Although this reservoir is the largest by far of all the reservoirs associated with the Monkland and Forth and Clyde canals and was purported to be the largest artificial stretch of water in the world at the time of its construction, nevertheless no exact date for its construction is available. However, a date between 1797 and 1799 appears to be a reasonable assumption from available data.

In a work by Hopkirk entitled 'Account of the Forth and Clyde Navigation' (1816) the following statisitics are given.

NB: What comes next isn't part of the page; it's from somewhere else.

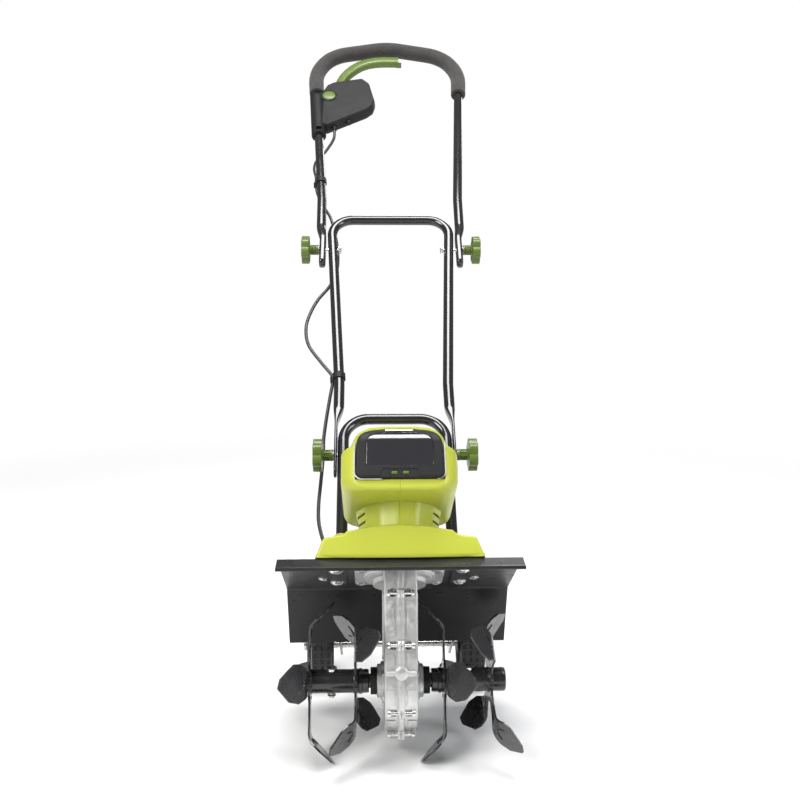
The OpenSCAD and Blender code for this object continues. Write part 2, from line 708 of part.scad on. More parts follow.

The reservoir covered 317 acres, 3 roods, 17 falls and contained 11,867 lockfulls of water.

In the 1830s the embankments at the reservoir were raised.

By the 1840s Hillend Reservoir together with Lily Loch and Black Loch provided 1,011,000,000 gallons of water.

G Thomson 1945.

Between 1796 and 1798 a new reservoir was created at Hillend moss, the purpose of which was to supply the Forth and Clyde Canal (Lin 17) through the Monkland Canal.

J Lindsay 1968.

This enormous reservoir at Caldercruix, considered at the time to be the largest such construction in the world, was built to direct water through the North Calder Water (NS86NW 64) to the Monkland Canal.

G Hutton 1993.

This reservoir is clearly shown on the 1st edition of the OS 6-inch map (Lanarkshire 1864, sheets viii and ix), on the 2nd edition of the OS 6-inch map (Lanarkshire 1899, sheets viiiNE and ixNW), on the current edition of the OS 1:10000 map (1986) and on the OS Basic Scale raster map (ND).

In the North Lanarkshire Archives, Cumbernauld (Drumpellier Estate Papers U8 10/04) is a document dated 30 September 1850 referring to costs incurred in enlarging Hillend Reservoir. In the same archives (Monklands Photographic Collection) is a photograph (U6 0847, c.1896) showing a vast reservoir with industrial works nearby.

Information from RCAHMS (MD) 21 February 2002.